Another action sequence that delivers the goods and doesn’t cheat is an extended nocturnal car chase through Pittsburgh streets that harks back to the propulsive realism of Bullitt and The French Connection days; it’s no coincidence that the car Reacher drives is a 1970 Chevy Chevelle. As it races through the city’s shadowy canyons, the set piece delivers a fine sense of real speed and is prolonged enough to achieve a sense of genuine occasion rather than seeming just an obligatory action interlude to offset the talk scenes.
The actual unraveling of the plot might contain limited surprises, but again, McQuarrie provides satisfactions with the surprise casting of director Werner Herzog as a creepy bad guy, introducing Robert Duvall as a late-appearing key character and setting his action climax at night in a visually arresting quarry that carries the connotations of both a wartime battlefield and an ancient combat arena. The writer-director, whose behind-the-camera skills have jumped considerably since his debut on The Way of the Gun a dozen years ago, delivers the narrative and the visuals with clarity, dispatch and style, aided greatly by Caleb Deschanel’s bracingly sharp cinematography, Jim Bissell’s nuanced production design and on-the-mark editing by Kevin Stitt that never calls attention to itself and helps 130 minutes go by in what feels like less than two hours.

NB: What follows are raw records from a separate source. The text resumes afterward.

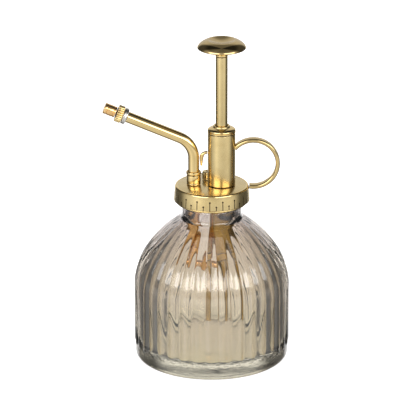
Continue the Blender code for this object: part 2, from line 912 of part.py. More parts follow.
def nozzle(axis):
    at = (0.0, 0.0)
    bore = spout_radius - spout_wall
    collar_top = gap + collar_length
    stub_top = collar_top + collar_stub_length
    corners = [
        (collar_stub, stub_top),
        (collar_stub, collar_top),
        (collar_radius, collar_top, 0.0003),
        (collar_radius, gap, 0.0003),
        (bore, gap),
        (bore, stub_top),
    ]
    turned("spout_end_ring", outline(corners, 2), "steel", at, round_steps, axis)
    ring_bottom = collar_top + gap
    ring_top = ring_bottom + knurl_length
    ring_bore = collar_stub + gap
    knurled_ring(ring_bore, ring_bottom, ring_top, axis)
    seal_top = ring_top - gap
    points = tube_points(collar_stub - gap, bore, stub_top + gap + nozzle_seal_thickness, stub_top + gap)
    turned("nozzle_seal", points, "rubber", at, small_steps, axis)
    tip_bottom = max(ring_top, stub_top + 2 * gap + nozzle_seal_thickness) + gap
    tip_top = tip_bottom + tip_length
    tip_bore = tip_radius - tip_wall
    corners = [
        (tip_radius, tip_top, 0.0004),
        (tip_radius, tip_bottom),
        (tip_bore, tip_bottom),
        (tip_bore, tip_top - tip_front),
        (spray_hole, tip_top - tip_front),
        (spray_hole, tip_top),
    ]
    turned("nozzle_tip", outline(corners), "copper", at, round_steps, axis)
    swirl_core(tip_bore - gap, tip_top - tip_front - gap - core_length, axis)


def knurled_ring(bore, bottom, top, axis):
    bm = bmesh.new()
    steps = 2 * knurl_count
    for radius, height in ((1.0, bottom), (1.0, top)):
        bmesh.ops.create_circle(
            bm, segments=steps, radius=knurl_radius * radius, matrix=Matrix.Translation((0.0, 0.0, height))
        )
    for vert in bm.verts:
        index = round(math.atan2(vert.co.y, vert.co.x) / math.tau * steps)
        share = 1.0 - knurl_depth / knurl_radius * (index % 2)
        vert.co.x *= share
        vert.co.y *= share
    bmesh.ops.bridge_loops(bm, edges=bm.edges)
    bmesh.ops.holes_fill(bm, edges=bm.edges)
    bmesh.ops.recalc_face_normals(bm, faces=bm.faces)
    made = add_object("knurled_ring", mesh_from("knurled_ring", bm), "polished_brass", axis)
    cutter = rod_cutter("knurled_ring_bore", bore, bottom - gap, top + gap, (0.0, 0.0), small_steps)
    cutter.parent = axis
    boolean(made, cutter)


def swirl_core(radius, bottom, axis):
    points = [(0.0, bottom + core_length), (radius, bottom + core_length), (radius, bottom), (0.0, bottom)]
    made = turned("swirl_core", points, "steel", (0.0, 0.0), small_steps, axis)
    for i, side in enumerate((-1.0, 1.0)):
        bm = bmesh.new()
        bmesh.ops.create_cube(bm, size=1.0)
        size = Vector((2 * core_slot, core_slot * 2, 2 * core_length))
        bmesh.ops.scale(bm, vec=size, verts=bm.verts)
        place = (side * radius, 0.0, bottom + core_length / 2)
        bmesh.ops.translate(bm, vec=place, verts=bm.verts)
        cutter = add_object(f"core_slot_{i}", mesh_from("core_slot", bm), None, axis)
        boolean(made, cutter)


# ---- finger ring --------------------------------------------------------
def finger_ring():
    half = finger_band / 2
    wide = finger_width / 2
    edge = 0.3 * finger_band
    corners = [(-half, -wide, edge), (half, -wide, edge), (half, wide, edge), (-half, wide, edge)]
    section = outline(corners, 2)
    bm = bmesh.new()
    verts = [bm.verts.new((finger_radius + p.x, p.y, 0.0)) for p in section]
    face = bm.faces.new(verts)
    bmesh.ops.spin(
        bm,
        geom=[face, *face.edges, *face.verts],
        cent=(0.0, 0.0, 0.0),
        axis=(0.0, -1.0, 0.0),
        angle=finger_end - finger_start,
        steps=26,
    )
    turn = Matrix.Rotation(-finger_start, 3, "Y")
    bmesh.ops.rotate(bm, verts=bm.verts, matrix=turn)
    bmesh.ops.recalc_face_normals(bm, faces=bm.faces)
    made = add_object("finger_ring", mesh_from("finger_ring", bm), "satin_brass")
    made.location = (finger_x, 0.0, finger_z)
    low = skirt_bottom
    high = finger_z
    boolean(made, rod_cutter("finger_cap_cut", cap_radius + skirt_flare, low, high, (0.0, 0.0), cap_steps))
    sleeve = rod_cutter(
        "finger_sleeve_cut", sleeve_radius + gap, deck_top, gland_top, (pump_x, 0.0)
    )
    boolean(made, sleeve)


clear_scene()
parts = new_collection("hand_mister")
cutters = new_collection("cutters")
glass_bottle()
neck_gasket()
cap_shell()
cap_liner()
pump_barrel()
gland_nut()
plunger()
button()
return_spring()
valve_housing()
inlet_cage()
dip_tube()
outlet_manifold()
outlet_valve()
outlet_duct()
spout_socket()
spout_tube()
spout_brace()
vent_post()
nozzle(nozzle_axis())
finger_ring()
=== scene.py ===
import json
import math
import bmesh
import bpy
from mathutils import Matrix, Vector, noise


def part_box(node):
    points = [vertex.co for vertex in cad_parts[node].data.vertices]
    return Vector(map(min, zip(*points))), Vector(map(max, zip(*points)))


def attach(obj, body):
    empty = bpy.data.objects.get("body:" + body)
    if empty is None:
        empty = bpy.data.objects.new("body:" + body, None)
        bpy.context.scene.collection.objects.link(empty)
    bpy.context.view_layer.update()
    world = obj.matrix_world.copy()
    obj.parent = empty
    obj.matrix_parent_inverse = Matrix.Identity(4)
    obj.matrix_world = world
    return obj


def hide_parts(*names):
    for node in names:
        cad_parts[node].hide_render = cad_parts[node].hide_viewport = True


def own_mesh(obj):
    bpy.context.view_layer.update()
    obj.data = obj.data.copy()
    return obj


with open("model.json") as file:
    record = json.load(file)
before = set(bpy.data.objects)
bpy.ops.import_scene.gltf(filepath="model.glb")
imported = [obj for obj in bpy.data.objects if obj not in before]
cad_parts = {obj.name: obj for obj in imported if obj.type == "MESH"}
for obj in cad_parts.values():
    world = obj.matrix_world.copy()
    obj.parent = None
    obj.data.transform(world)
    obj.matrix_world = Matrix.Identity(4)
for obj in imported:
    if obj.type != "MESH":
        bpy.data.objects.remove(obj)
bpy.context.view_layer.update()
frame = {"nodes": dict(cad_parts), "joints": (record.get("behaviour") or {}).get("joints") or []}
scene = bpy.context.scene
mm = 0.001
up = (0.0, 0.0, 1.0)
print("frame loaded:", len(frame["nodes"]), "nodes")

# where the turned parts stand: the pump, the spout's foot and the nozzle's own line
pumpX = sum(corner.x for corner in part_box("plunger_rod")) / 2
spoutX = sum(corner.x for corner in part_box("spout_socket")) / 2
nozzleJoint = next(joint for joint in frame["joints"] if joint["name"] == "nozzle_turn")
nozzleEnd = Vector(nozzleJoint["pos_m"])
nozzleLine = Vector(nozzleJoint["axis"]).normalized()
nozzlePlace = Matrix.Translation(nozzleEnd) @ nozzleLine.to_track_quat("Z", "Y").to_matrix().to_4x4()
pumpPlace = Matrix.Translation((pumpX, 0.0, 0.0))
spoutPlace = Matrix.Translation((spoutX, 0.0, 0.0))


# ---- node helpers
def newMaterial(name):
    made = bpy.data.materials.new(name)
    made.use_nodes = True
    return made, made.node_tree, made.node_tree.nodes["Principled BSDF"]


def addNode(tree, kind, inputs=None, **values):
    node = tree.nodes.new("ShaderNode" + kind)
    for key, value in values.items():
        setattr(node, key, value)
    for key, value in (inputs or {}).items():
        if isinstance(value, bpy.types.NodeSocket):
            tree.links.new(value, node.inputs[key])
        else:
            node.inputs[key].default_value = value
    return node


def rampNode(tree, source, stops):
    # stops are (place, grey or colour)
    node = addNode(tree, "ValToRGB", {0: source})
    ramp = node.color_ramp
    while len(ramp.elements) < len(stops):
        ramp.elements.new(0.5)
    for element, (place, value) in zip(ramp.elements, stops):
        element.position = place
        colour = value if isinstance(value, tuple) else (value, value, value)
        element.color = (*colour, 1.0)
    return node.outputs["Color"]


def mathNode(tree, operation, first, second=0.0):
    return addNode(tree, "Math", {0: first, 1: second}, operation=operation).outputs[0]


def noiseNode(tree, points, detail, roughness, scale=1.0):
    return addNode(tree, "TexNoise", {
        "Vector": points, "Scale": scale, "Detail": detail, "Roughness": roughness}).outputs["Fac"]


def objectPoints(tree, scale, centre=(0.0, 0.0, 0.0), turn=(0.0, 0.0, 0.0)):
    # object coordinates in millimetres times scale, measured from a centre
    where = addNode(tree, "TexCoord").outputs["Object"]
    size = [s / mm for s in scale]
    moved = addNode(tree, "Mapping", {
        "Vector": where,
        "Location": [-c * s for c, s in zip(centre, size)],
        "Rotation": turn,
        "Scale": size,
    })
    return moved.outputs["Vector"]


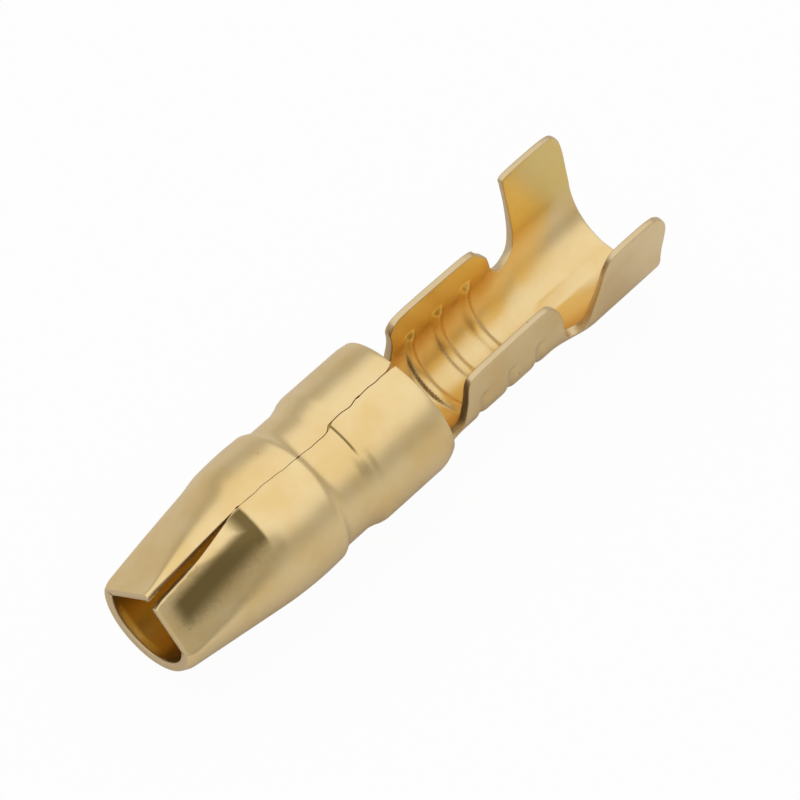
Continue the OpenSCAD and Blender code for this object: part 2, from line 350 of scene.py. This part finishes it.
# the open part's edge on each side: (place along, height above the barrel's axis), from the rim to the rear
OUTLINE = {
    RIGHT: [
        (8.90, 1.75), (8.98, 1.25), (9.10, 0.40), (9.22, -0.20), (9.33, -0.75), (9.46, -1.05),
        (9.66, -1.14), (9.90, -1.00), (10.04, -0.70), (10.11, -0.35), (10.19, 0.16), (10.19, 0.78), (10.30, 1.13),
        (11.6, 1.17), (13.12, 1.20), (13.38, 1.02), (13.68, 0.52), (13.80, -0.20), (13.88, -0.62), (14.10, -0.92),
        (14.34, -0.86), (14.52, -0.45), (14.60, 0.10), (14.70, 1.05), (14.72, 1.66), (14.86, 2.06), (15.12, 2.24),
        (16.50, 2.22), (16.90, 1.86), (17.15, 1.35), (17.20, 0.80), (17.20, 0.10), (17.30, -0.60), (17.42, -1.20)],
    LEFT: [
        (8.90, 1.75), (8.98, 1.25), (9.10, 0.40), (9.22, -0.20), (9.35, -0.75), (9.48, -1.05),
        (9.70, -1.13), (9.98, -0.98), (10.14, -0.60), (10.18, -0.10), (10.15, 0.30), (10.02, 0.84), (10.27, 1.19),
        (11.6, 1.20), (13.18, 1.16), (13.42, 0.76), (13.70, 0.42), (13.88, -0.10), (14.02, -0.60), (14.26, -0.94),
        (14.58, -1.02), (14.92, -0.94), (15.10, -0.72), (15.14, -0.30), (15.00, 0.90), (14.80, 1.95), (14.72, 2.16),
        (15.02, 2.25), (16.60, 2.25), (16.94, 1.90), (17.14, 1.20), (17.24, 0.50), (17.36, -0.30), (17.43, -1.00)],
}


def rounded(points, rounds=2):
    """Cuts the corners of an open line, so that each becomes a small arc."""
    points = np.array(points, float)
    for _ in range(rounds):
        first, last = points[:1], points[-1:]
        a = points[:-1] * (1 - CORNER_CUT) + points[1:] * CORNER_CUT
        b = points[:-1] * CORNER_CUT + points[1:] * (1 - CORNER_CUT)
        points = np.concatenate([first, np.stack([a, b], 1).reshape(-1, 2), last])
    return points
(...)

At least in terms of his action-film portfolio, Cruise is in top form here; if he feels like working really hard as a star and producer, he could alternate big-budget Mission: Impossible outings with less expensive Jack Reacher installments for a number of years, with other projects slipped in between them. Other important castmembers are classy, led by the ever-welcome Pike as the smart but conflicted lawyer and not-quite love interest, Jenkins as her suspicious dad and Oyelowo as the lead investigator.